A lifelong love of engines and fire has brought Tim Lieuwen ’95 to captain a place that, in his words, “is developing innovative, sustainable solutions for the most pressing energy problems facing our country and the world.”
After undergraduate summers helping the U.S. Forest Service do controlled burns and plan roads in Alaska, Lieuwen enrolled in the mechanical engineering doctoral program at the Georgia Institute of Technology, specializing in clean combustion.
“When I learned that a guy could study fire and noise for a living, I thought, ‘This is awesome!’” he said.
For the past 12 years he’s been a professor in Georgia Tech’s school of aerospace engineering, leading an internationally renowned research program focused on low-emission combustion. Besides publishing widely on that subject and winning many professional awards, he’s helped various companies work toward cleaner combustion in everything from large-scale power generation to jet engines. And he’s served as an adviser to government agencies like the U.S. Department of Energy and NASA.
Last summer he was appointed executive director of Georgia Tech’s Strategic Energy Institute (SEI).
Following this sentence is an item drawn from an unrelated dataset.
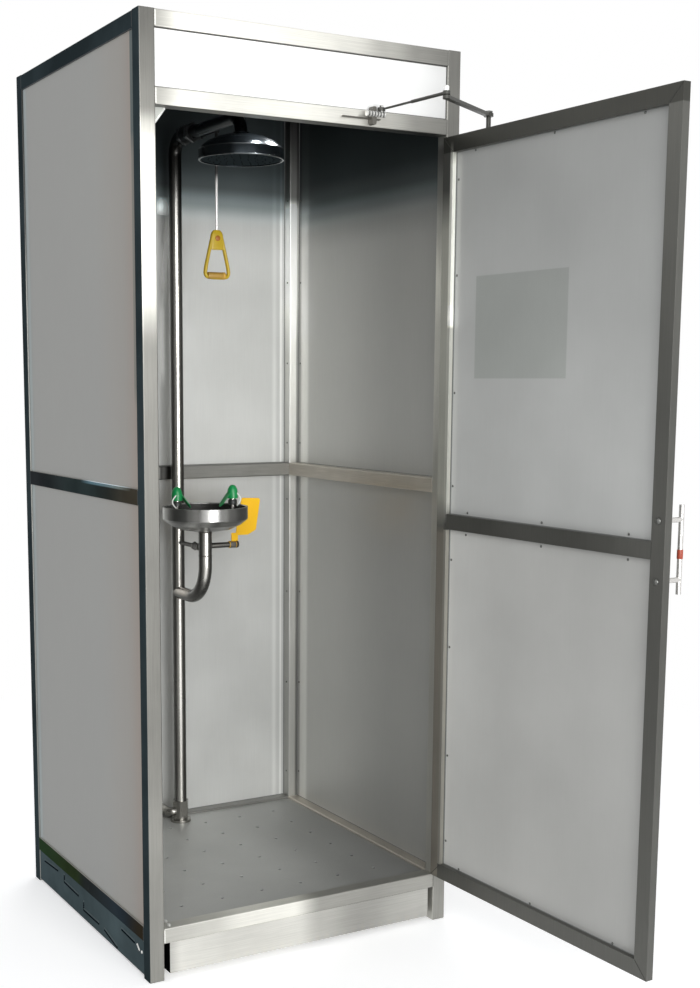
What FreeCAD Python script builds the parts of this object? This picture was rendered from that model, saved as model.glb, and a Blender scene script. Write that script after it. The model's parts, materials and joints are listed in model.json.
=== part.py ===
import FreeCAD, Part
import math
import os
import re

import Sketcher

# Document and the table of sizes, in millimetres and degrees
doc = FreeCAD.newDocument("shower_booth")
os.makedirs("parts", exist_ok=True)
sheet = doc.addObject("Spreadsheet::Sheet", "Sizes")
sheet.Label = "Sizes"

# Every size is written once here; positions are counted from the booth's front left bottom corner
SIZES = [
    # Booth, and where its corner lies from the origin
    ("booth_width", 900), ("booth_depth", 865), ("booth_height", 2335), ("origin_x", 471),
    ("origin_y", 20.5),
    # Frame tube and the heights of the rails
    ("tube_size", 40), ("tube_wall", 2), ("tube_round", 3), ("header_drop", 211), ("mid_low", 1197),
    ("low_rail_low", 96),
    # Sheets, skirts and the corner gusset
    ("panel_thick", 1.5), ("panel_inset", 5), ("header_inset", 6), ("roof_drop", 4), ("roof_thick", 2),
    ("skirt_inset", 3), ("skirt_thick", 2), ("skirt_lift", 6), ("gusset_wide", 36), ("gusset_tall", 48),
    ("gusset_thick", 3), ("gusset_set", 27),
    # Floor plate and sump tray
    ("floor_drop", 7), ("floor_thick", 3), ("floor_edge", 30), ("hole_radius", 5.5), ("hole_pitch_x", 120),
    ("hole_pitch_y", 119), ("hole_count_x", 6), ("hole_count_y", 6), ("tray_gap", 56), ("tray_front", 2),
    ("tray_back", 7), ("tray_low", 15), ("tray_wall", 2),
    # Shower supply and head
    ("pipe_back", 80), ("pipe_radius", 19), ("pipe_bend", 50), ("arm_drop", 140), ("arm_radius", 17),
    ("arm_bend", 45), ("head_out", 421), ("head_radius", 114), ("head_tall", 72), ("head_band", 27),
    ("head_lip", 4), ("head_recess", 3), ("head_neck", 22),
    # Shower valve, its lever and the pull handle
    ("valve_out", 95), ("valve_half", 30), ("valve_radius", 25), ("stem_radius", 5), ("stem_reach", 54),
    ("lever_side", 36), ("lever_thick", 6), ("lever_length", 85), ("lever_depth", 14),
    ("lever_boss_radius", 12), ("lever_pin", 4), ("knob_radius", 7), ("knob_thick", 2),
    ("pivot_play", 0.05), ("side_play", 0.5), ("rod_radius", 3.4), ("rod_eye", 9), ("rod_eye_thick", 7),
    ("rod_long", 274), ("handle_tall", 139), ("handle_half", 44), ("handle_top_half", 14),
    ("handle_neck_half", 20), ("handle_neck", 13), ("handle_leg", 14), ("handle_foot", 26),
    ("handle_thick", 13), ("handle_round", 3), ("grip_radius", 10.5), ("window_low", 23),
    ("window_high", 84), ("window_half", 16.5), ("grip_half", 31), ("grip_rise", 13),
    # Union and water inlet at the foot of the standpipe
    ("foot_radius", 32), ("foot_thick", 8), ("union_lift", 18), ("union_tall", 49), ("union_radius", 26),
    ("neck_wall", 3), ("inlet_lift", 33), ("inlet_radius", 13), ("inlet_bore", 9), ("inlet_depth", 20),
    ("inlet_side", 39), ("inlet_bend", 18), ("inlet_end", 1), ("inlet_play", 1.5),
    # Eyewash bowl, spray manifold and caps
    ("bowl_out", 188), ("bowl_radius", 125), ("bowl_low", 1060), ("bowl_dish", 38), ("bowl_wall", 4),
    ("bowl_band", 35), ("bowl_foot", 36), ("riser_spread", 90), ("riser_radius", 8), ("riser_wide", 9),
    ("riser_drop", 30), ("riser_rise", 20), ("riser_post", 12), ("cap_radius", 16), ("cap_tall", 40),
    ("flap_radius", 11), ("flap_long", 58), ("flap_thick", 2.5), ("flap_lean", 52), ("flap_drop", 8),
    # Drain, eyewash branch and push flag
    ("drain_radius", 19.5), ("drain_bend", 105), ("drain_straight", 100), ("branch_out", 135),
    ("branch_drop", 51), ("branch_radius", 6.5), ("branch_block", 11), ("branch_half", 18),
    ("branch_arm", 8.5), ("branch_reach", 104), ("flag_pin", 5), ("flag_pin_reach", 26), ("flag_hub", 10.5),
    ("flag_hub_long", 22), ("flag_thick", 3), ("flag_tall", 139), ("flag_width", 106),
    ("flag_top_left", 43), ("flag_foot", 27), ("flag_foot_left", 23), ("flag_foot_right", 64),
    ("flag_waist", 53), ("flag_side", 91), ("flag_side_rise", 41), ("flag_round", 7), ("flag_tab_left", 8),
    ("flag_tab_seat", 8), ("flag_tab_low", 7),
    # Door leaf and its pull handle
    ("door_side_gap", 6), ("door_top_gap", 11), ("door_low_gap", 8), ("door_thick", 20), ("door_wall", 1.5),
    ("door_face", 0), ("door_mid_low", 1108), ("door_panel_thick", 1.2), ("door_panel_inset", 4.3),
    ("door_open", 92), ("pull_low", 1028), ("pull_long", 200), ("pull_bolt", 33), ("pull_radius", 6),
    ("pull_out", 50), ("pull_side", 20),
    # Hinges
    ("hinge_side", 10), ("hinge_out", 6), ("hinge_rise", 236), ("hinge_drop", 333), ("knuckle_radius", 5),
    ("knuckle_long", 48), ("knuckle_gap", 0.5), ("hinge_pin", 3), ("hinge_leaf_width", 30),
    ("hinge_leaf_thick", 2), ("hinge_web", 4), ("hinge_inset", 1.2), ("post_play", 0.3),
    # Door closer
    ("closer_right", 46), ("closer_long", 236), ("closer_deep", 42), ("closer_tall", 60),
    ("closer_drop", 75), ("closer_round", 5), ("spindle_x", -134.69), ("spindle_y", -17.31),
    ("spindle_radius", 6), ("spindle_over", 5), ("spindle_sunk", 5), ("arm_rise", 26), ("arm_thick", 8),
    ("arm_half", 7), ("elbow_half", 9), ("arm_length", 257.22), ("arm_eye", 12), ("arm_play", 2),
    ("fore_thick", 8), ("fore_eye", 10), ("fore_length", 246.36), ("fore_rod", 2.8), ("fore_sleeve", 4),
    ("fore_sleeve_long", 128), ("shoe_out", 222), ("shoe_y", -24), ("shoe_side", 102), ("shoe_long", 112),
    ("shoe_rise", 12), ("shoe_tall", 14), ("shoe_thick", 3), ("shoe_block", 10), ("shoe_barrel", 44),
    ("shoe_foot", 4), ("shoe_pin", 5), ("pin_over", 6),
]
for row, (alias, value) in enumerate(SIZES, start=1):
    sheet.set("A%d" % row, alias)
    sheet.set("B%d" % row, repr(value))
    sheet.setAlias("B%d" % row, alias)
doc.recompute()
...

“Energy—from fuel security to global warming and environmental problems—is the defining issue of the next generation,” Lieuwen said. “It affects everyone, especially the most vulnerable, and differentiates standards of living. Having the opportunity to guide this big ship—Georgia Tech is the largest engineering university in the country—toward transformative energy solutions is what excites me about this job.”
Lieuwen describes his job as “a systems integrator.”
“Science, engineering, policy making, business, economics—energy cuts across all the disciplines here. My role is to think across the traditionally siloed disciplines and help them connect with each other to devise a more integrated response to particular energy challenges.”
There are a number of ways that can work. A large company might call and say it’s interested in working on a certain problem, like high-efficiency power plants. Lieuwen connects them with faculty who can help. Or the SEI reaches out to companies to describe problem-solving capabilities at Georgia Tech.
Or it pulls together research teams for major proposals, including government-funded ones. In November the Department of Energy’s Advanced Research Projects Agency-Energy (ARPA-E) awarded three grants worth more than $9 million to SEI-involved research at Georgia Tech, making the school the recipient of more Department of Energy awards than any other organization.
But, Lieuwen explained, the Strategic Energy Institute wants not just to answer energy questions.
“We also want to be framing the questions. For example, what should the next-generation electrical transmission grid—a smarter grid—look like? What’s the most strategic way for the U.S. to deploy the natural gas resources it’s now awash in? Those are such big questions that you first have to pose a framework that can be used to pull together the technical people to solve them. It requires big-picture, cross-disciplinary thinking.”
The goal: to shape the way U.S. decision makers think about and craft energy policy.
The task is so big that Lieuwen admits it can be hard to grasp.
“Energy cuts across everything we do as a society. It can be baffling—how to pull together all the thinking about energy in an integrated fashion. That’s what makes this job hard, but also what makes it a lot of fun—and of significance.
“At Calvin I learned that our world belongs to God. I’m excited to lead the development of energy solutions that will help us be better stewards of His creation.”